▶ [STATED TASK]: Write out the listing in full, matching it word for word.

----- DATASET ROWS -----

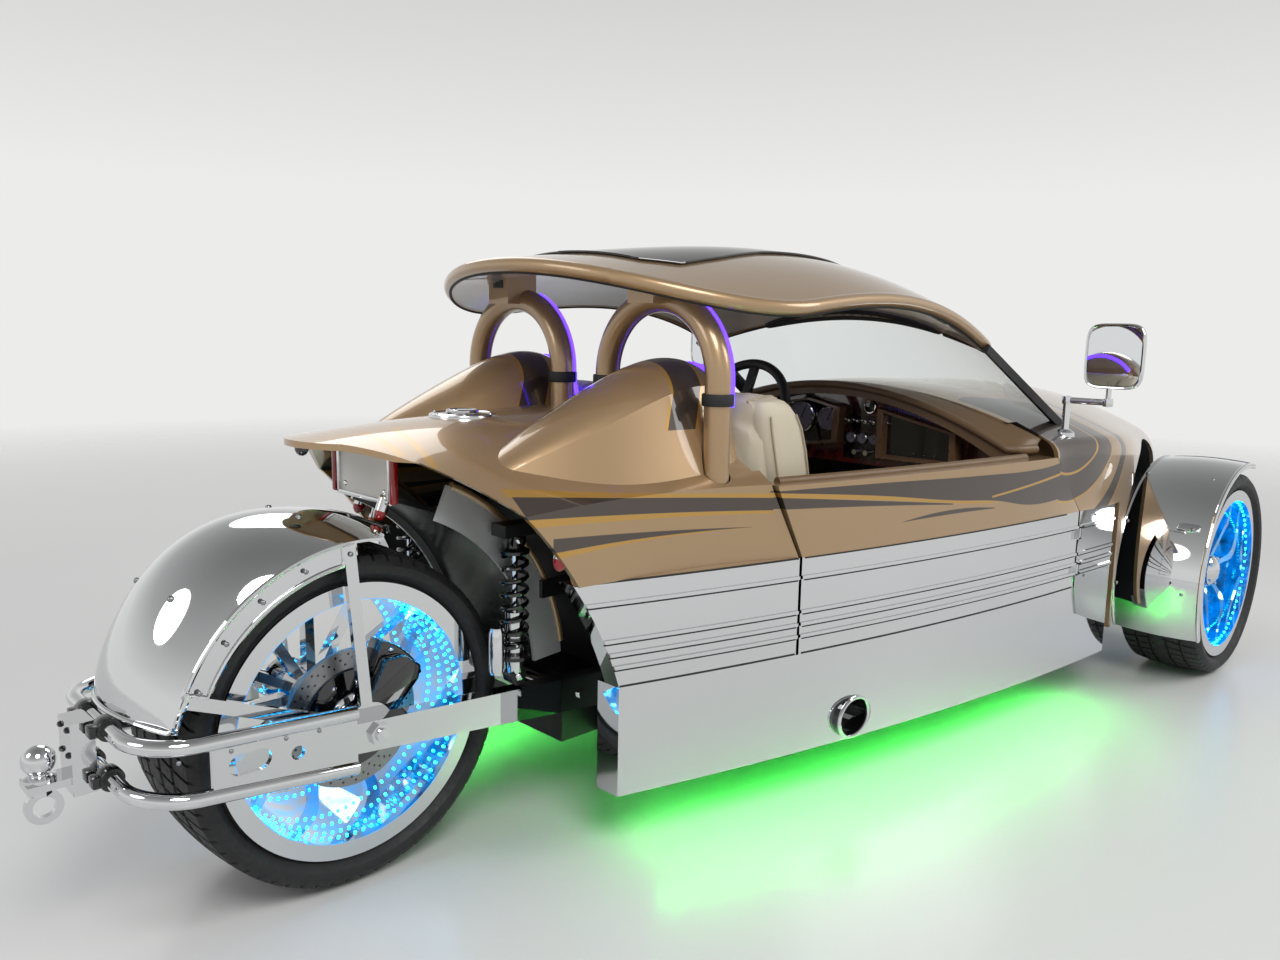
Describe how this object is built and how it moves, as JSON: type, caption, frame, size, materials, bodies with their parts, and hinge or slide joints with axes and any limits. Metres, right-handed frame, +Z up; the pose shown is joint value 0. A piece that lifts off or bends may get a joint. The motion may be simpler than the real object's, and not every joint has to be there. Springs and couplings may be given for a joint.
{
  "type": "three-wheeled motor roadster",
  "caption": "Two-seat three-wheeled roadster with steered front wheels, cycle fenders, swingarm rear wheel, roll hoops, hard roof and tow ball.",
  "frame": {"origin": "on the floor, under the middle of the overall length, on the centre plane", "axes": "+X forward, +Y left, +Z up"},
  "size_m": [3.678, 1.714, 1.2282],
  "materials": {
    "paint": "metallic champagne clear coat",
    "bright": "mirror polished",
    "tyre": "matt black",
    "black": "matt black",
    "frame_black": "satin black",
    "disc": "turned steel",
    "glass": "clear",
    "dark_glass": "gloss black",
    "leather": "cream",
    "trim": "tan",
    "wood": "gloss burgundy lacquer",
    "cast": "as cast"
  },
  "bodies": {
    "chassis": {"tub": "frame_black", "sills": "bright", "exhaust_outlets": "black", "side_panels": "bright", "rear_deck": "paint", "roll_hoops": "paint", "roof": "paint", "roof_glass": "dark_glass", "windshield": "glass", "windshield_frame": "frame_black", "nose": "paint", "wheel_wells": "black", "grille": "bright", "headlamps": "bright", "dash": "trim", "dash_panel": "wood", "console": "trim", "right_seat": "leather", "left_seat": "leather", "steering_column": "frame_black", "mirrors": "bright", "front_arms": "frame_black", "engine": "cast", "swingarm": "bright", "shocks": "frame_black", "rear_axle": "frame_black", "rear_fender": "bright", "inner_fender": "frame_black", "hitch_frame": "bright", "hitch_receiver": "frame_black", "tow_ball": "bright", "plate_bracket": "frame_black"},
    "rear_wheel": {"rear_tyre": "tyre", "rear_rim": "bright", "rear_disc": "disc"},
    "right_corner": {"right_knuckle": "frame_black", "right_front_fender": "bright"},
    "left_corner": {"left_knuckle": "frame_black", "left_front_fender": "bright"},
    "right_front_wheel": {"right_front_tyre": "tyre", "right_front_rim": "bright", "right_front_disc": "disc"},
    "left_front_wheel": {"left_front_tyre": "tyre", "left_front_rim": "bright", "left_front_disc": "disc"},
    "right_door": {"right_door_skin": "paint", "right_door_panel": "bright"},
    "left_door": {"left_door_skin": "paint", "left_door_panel": "bright"},
    "steering_wheel": {"steering_wheel": "black"}
  },
  "joints": [
    {"name": "rear_wheel_spin", "type": "hinge", "parent": "chassis", "child": "rear_wheel", "pos_m": [-1.333, 0, 0.314], "axis": [0, 1, 0], "continuous": true},
    {"name": "right_steer", "type": "hinge", "parent": "chassis", "child": "right_corner", "pos_m": [1.207, -0.6, 0.314], "axis": [0, 0, 1], "range_deg": [-28, 28]},
    {"name": "left_steer", "type": "hinge", "parent": "chassis", "child": "left_corner", "pos_m": [1.207, 0.6, 0.314], "axis": [0, 0, 1], "range_deg": [-28, 28]},
    {"name": "right_front_spin", "type": "hinge", "parent": "right_corner", "child": "right_front_wheel", "pos_m": [1.207, -0.734, 0.314], "axis": [0, 1, 0], "continuous": true},
    {"name": "left_front_spin", "type": "hinge", "parent": "left_corner", "child": "left_front_wheel", "pos_m": [1.207, 0.734, 0.314], "axis": [0, 1, 0], "continuous": true},
    {"name": "steering_wheel_turn", "type": "hinge", "parent": "chassis", "child": "steering_wheel", "pos_m": [0.147, 0.24, 0.772], "axis": [-0.9135, 0, 0.4067], "range_deg": [-392, 392]},
    {"name": "right_door_hinge", "type": "hinge", "parent": "chassis", "child": "right_door", "pos_m": [0.529, -0.64305, 0.45], "axis": [0, 0, 1], "range_deg": [0, 62]},
    {"name": "left_door_hinge", "type": "hinge", "parent": "chassis", "child": "left_door", "pos_m": [0.529, 0.64305, 0.45], "axis": [0, 0, -1], "range_deg": [0, 62]}
  ],
  "couplings": [
    {"joint": "left_steer", "follows": "right_steer", "ratio": 1},
    {"joint": "steering_wheel_turn", "follows": "right_steer", "ratio": 14}
  ]
}
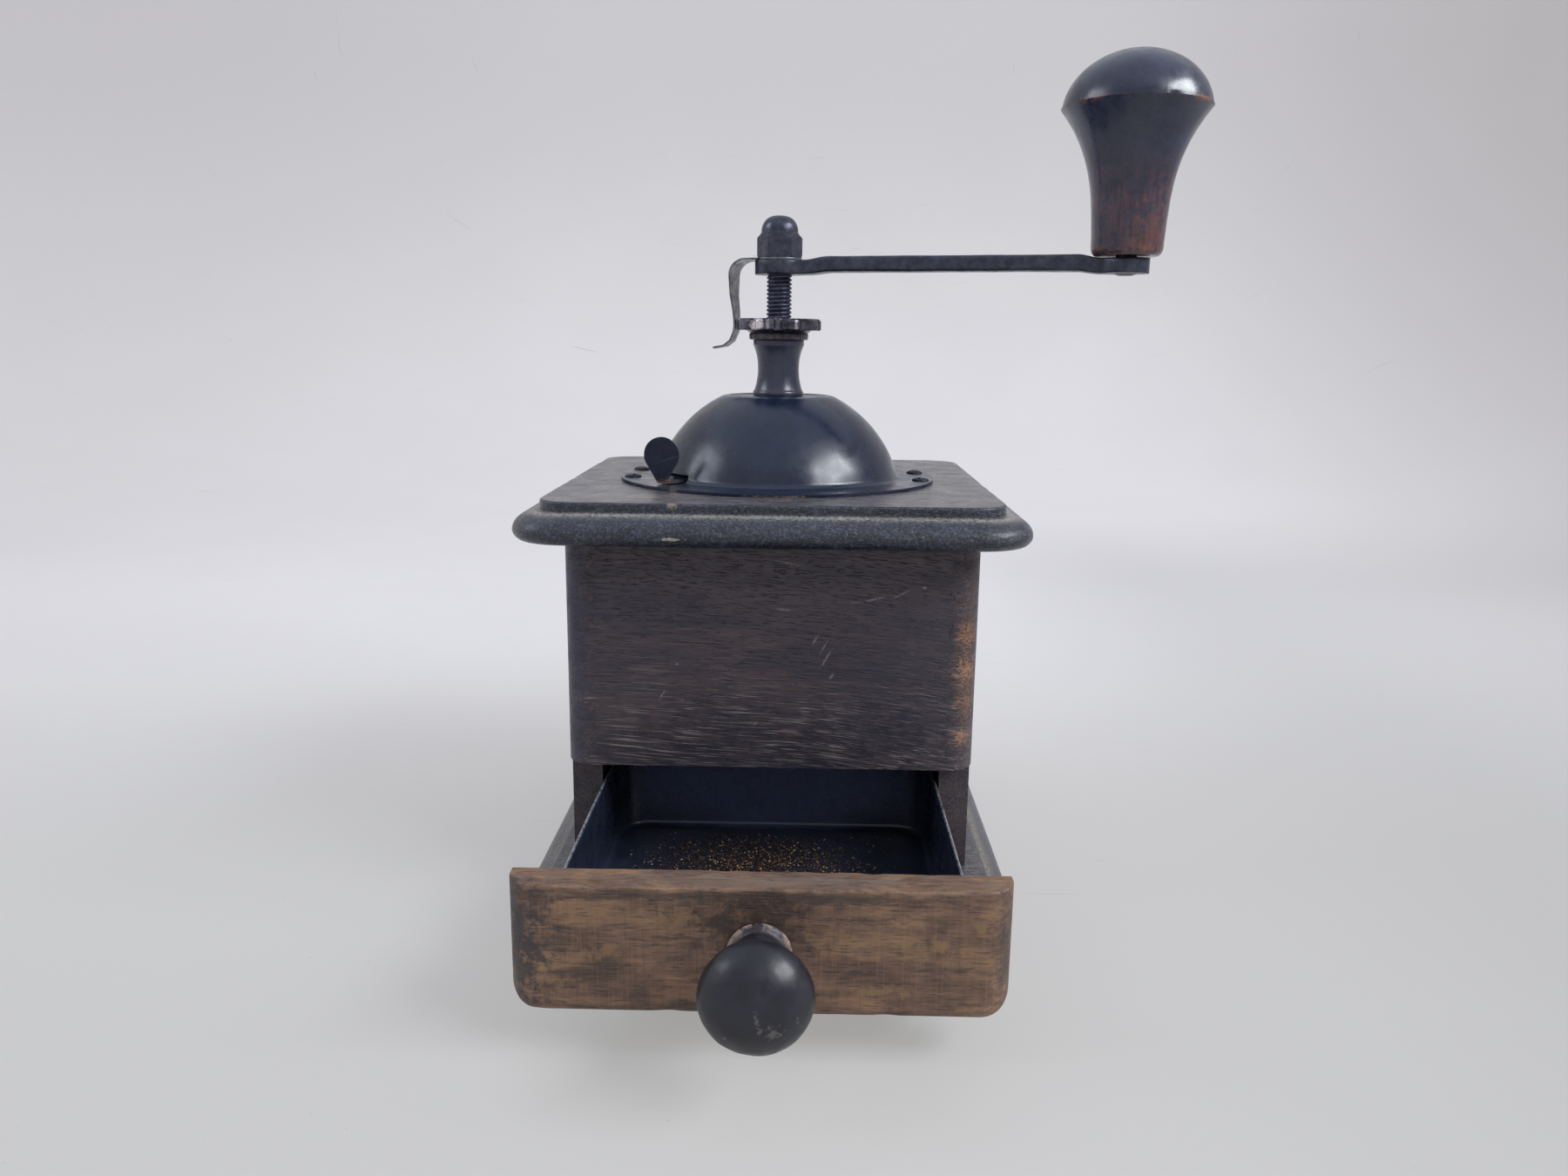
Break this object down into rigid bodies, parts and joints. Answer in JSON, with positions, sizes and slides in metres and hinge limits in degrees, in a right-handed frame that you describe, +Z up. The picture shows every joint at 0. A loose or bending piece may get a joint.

-----

▶ [ANSWER FOR THE TASK]:
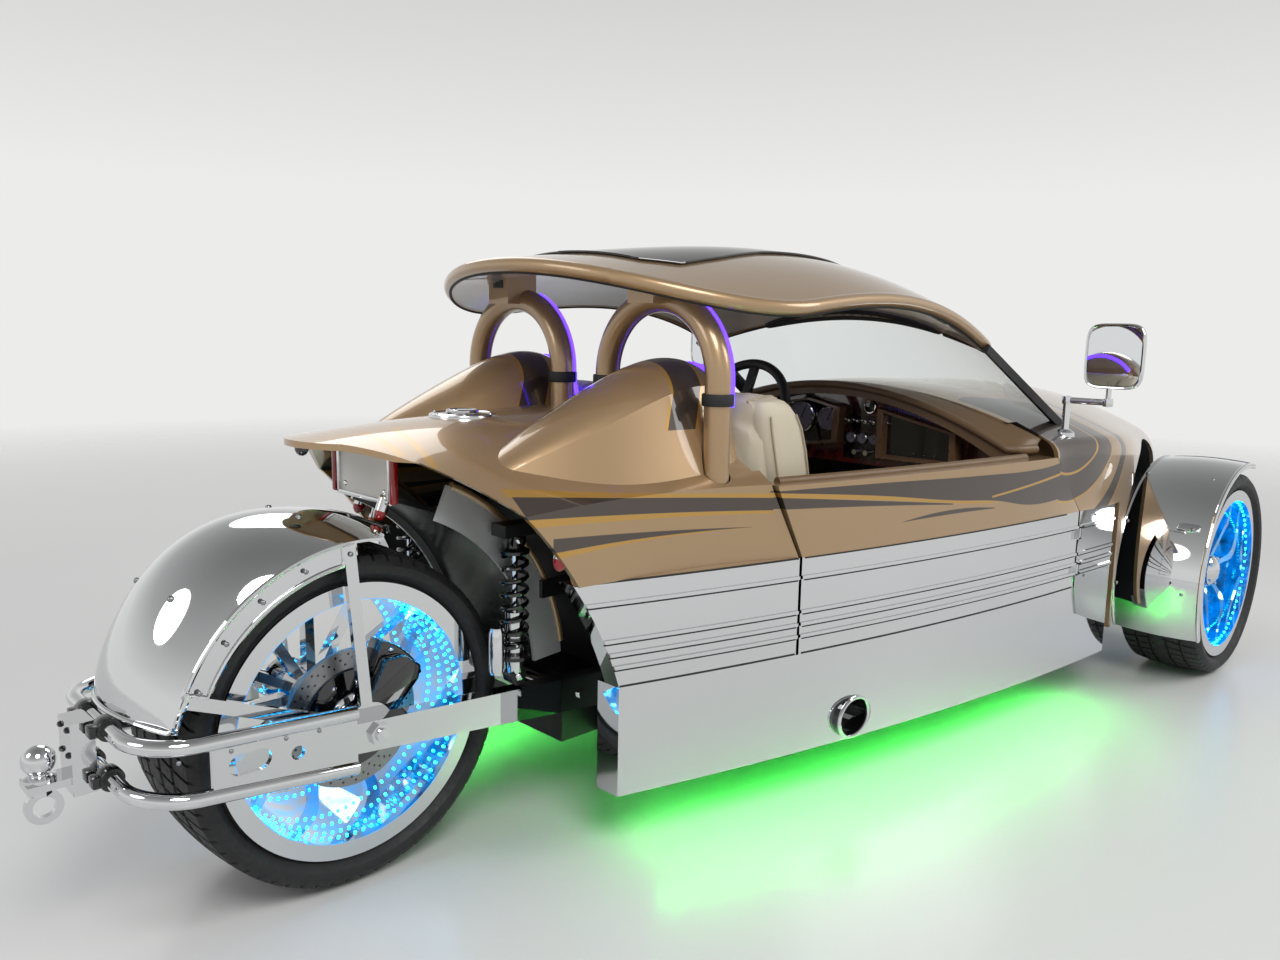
Describe how this object is built and how it moves, as JSON: type, caption, frame, size, materials, bodies with their parts, and hinge or slide joints with axes and any limits. Metres, right-handed frame, +Z up; the pose shown is joint value 0. A piece that lifts off or bends may get a joint. The motion may be simpler than the real object's, and not every joint has to be there. Springs and couplings may be given for a joint.
{
  "type": "three-wheeled motor roadster",
  "caption": "Two-seat three-wheeled roadster with steered front wheels, cycle fenders, swingarm rear wheel, roll hoops, hard roof and tow ball.",
  "frame": {"origin": "on the floor, under the middle of the overall length, on the centre plane", "axes": "+X forward, +Y left, +Z up"},
  "size_m": [3.678, 1.714, 1.2282],
  "materials": {
    "paint": "metallic champagne clear coat",
    "bright": "mirror polished",
    "tyre": "matt black",
    "black": "matt black",
    "frame_black": "satin black",
    "disc": "turned steel",
    "glass": "clear",
    "dark_glass": "gloss black",
    "leather": "cream",
    "trim": "tan",
    "wood": "gloss burgundy lacquer",
    "cast": "as cast"
  },
  "bodies": {
    "chassis": {"tub": "frame_black", "sills": "bright", "exhaust_outlets": "black", "side_panels": "bright", "rear_deck": "paint", "roll_hoops": "paint", "roof": "paint", "roof_glass": "dark_glass", "windshield": "glass", "windshield_frame": "frame_black", "nose": "paint", "wheel_wells": "black", "grille": "bright", "headlamps": "bright", "dash": "trim", "dash_panel": "wood", "console": "trim", "right_seat": "leather", "left_seat": "leather", "steering_column": "frame_black", "mirrors": "bright", "front_arms": "frame_black", "engine": "cast", "swingarm": "bright", "shocks": "frame_black", "rear_axle": "frame_black", "rear_fender": "bright", "inner_fender": "frame_black", "hitch_frame": "bright", "hitch_receiver": "frame_black", "tow_ball": "bright", "plate_bracket": "frame_black"},
    "rear_wheel": {"rear_tyre": "tyre", "rear_rim": "bright", "rear_disc": "disc"},
    "right_corner": {"right_knuckle": "frame_black", "right_front_fender": "bright"},
    "left_corner": {"left_knuckle": "frame_black", "left_front_fender": "bright"},
    "right_front_wheel": {"right_front_tyre": "tyre", "right_front_rim": "bright", "right_front_disc": "disc"},
    "left_front_wheel": {"left_front_tyre": "tyre", "left_front_rim": "bright", "left_front_disc": "disc"},
    "right_door": {"right_door_skin": "paint", "right_door_panel": "bright"},
    "left_door": {"left_door_skin": "paint", "left_door_panel": "bright"},
    "steering_wheel": {"steering_wheel": "black"}
  },
  "joints": [
    {"name": "rear_wheel_spin", "type": "hinge", "parent": "chassis", "child": "rear_wheel", "pos_m": [-1.333, 0, 0.314], "axis": [0, 1, 0], "continuous": true},
    {"name": "right_steer", "type": "hinge", "parent": "chassis", "child": "right_corner", "pos_m": [1.207, -0.6, 0.314], "axis": [0, 0, 1], "range_deg": [-28, 28]},
    {"name": "left_steer", "type": "hinge", "parent": "chassis", "child": "left_corner", "pos_m": [1.207, 0.6, 0.314], "axis": [0, 0, 1], "range_deg": [-28, 28]},
    {"name": "right_front_spin", "type": "hinge", "parent": "right_corner", "child": "right_front_wheel", "pos_m": [1.207, -0.734, 0.314], "axis": [0, 1, 0], "continuous": true},
    {"name": "left_front_spin", "type": "hinge", "parent": "left_corner", "child": "left_front_wheel", "pos_m": [1.207, 0.734, 0.314], "axis": [0, 1, 0], "continuous": true},
    {"name": "steering_wheel_turn", "type": "hinge", "parent": "chassis", "child": "steering_wheel", "pos_m": [0.147, 0.24, 0.772], "axis": [-0.9135, 0, 0.4067], "range_deg": [-392, 392]},
    {"name": "right_door_hinge", "type": "hinge", "parent": "chassis", "child": "right_door", "pos_m": [0.529, -0.64305, 0.45], "axis": [0, 0, 1], "range_deg": [0, 62]},
    {"name": "left_door_hinge", "type": "hinge", "parent": "chassis", "child": "left_door", "pos_m": [0.529, 0.64305, 0.45], "axis": [0, 0, -1], "range_deg": [0, 62]}
  ],
  "couplings": [
    {"joint": "left_steer", "follows": "right_steer", "ratio": 1},
    {"joint": "steering_wheel_turn", "follows": "right_steer", "ratio": 14}
  ]
}
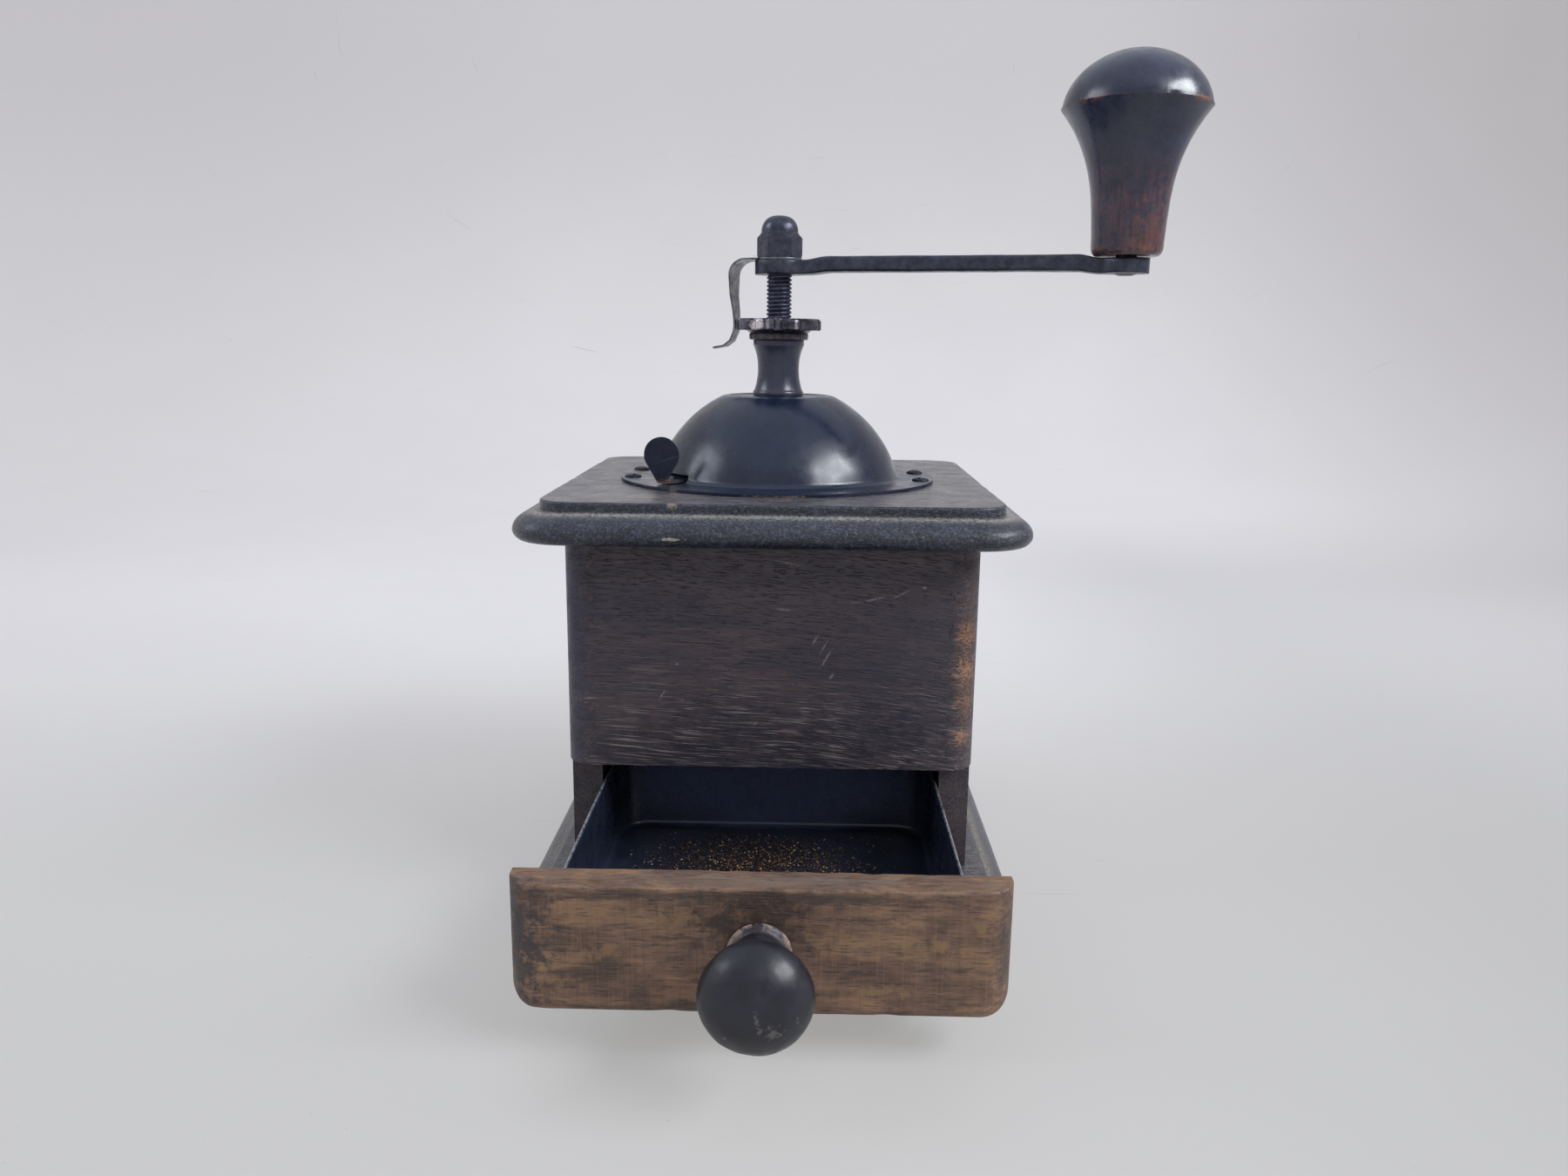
Break this object down into rigid bodies, parts and joints. Answer in JSON, with positions, sizes and slides in metres and hinge limits in degrees, in a right-handed frame that you describe, +Z up. The picture shows every joint at 0. A loose or bending piece may get a joint.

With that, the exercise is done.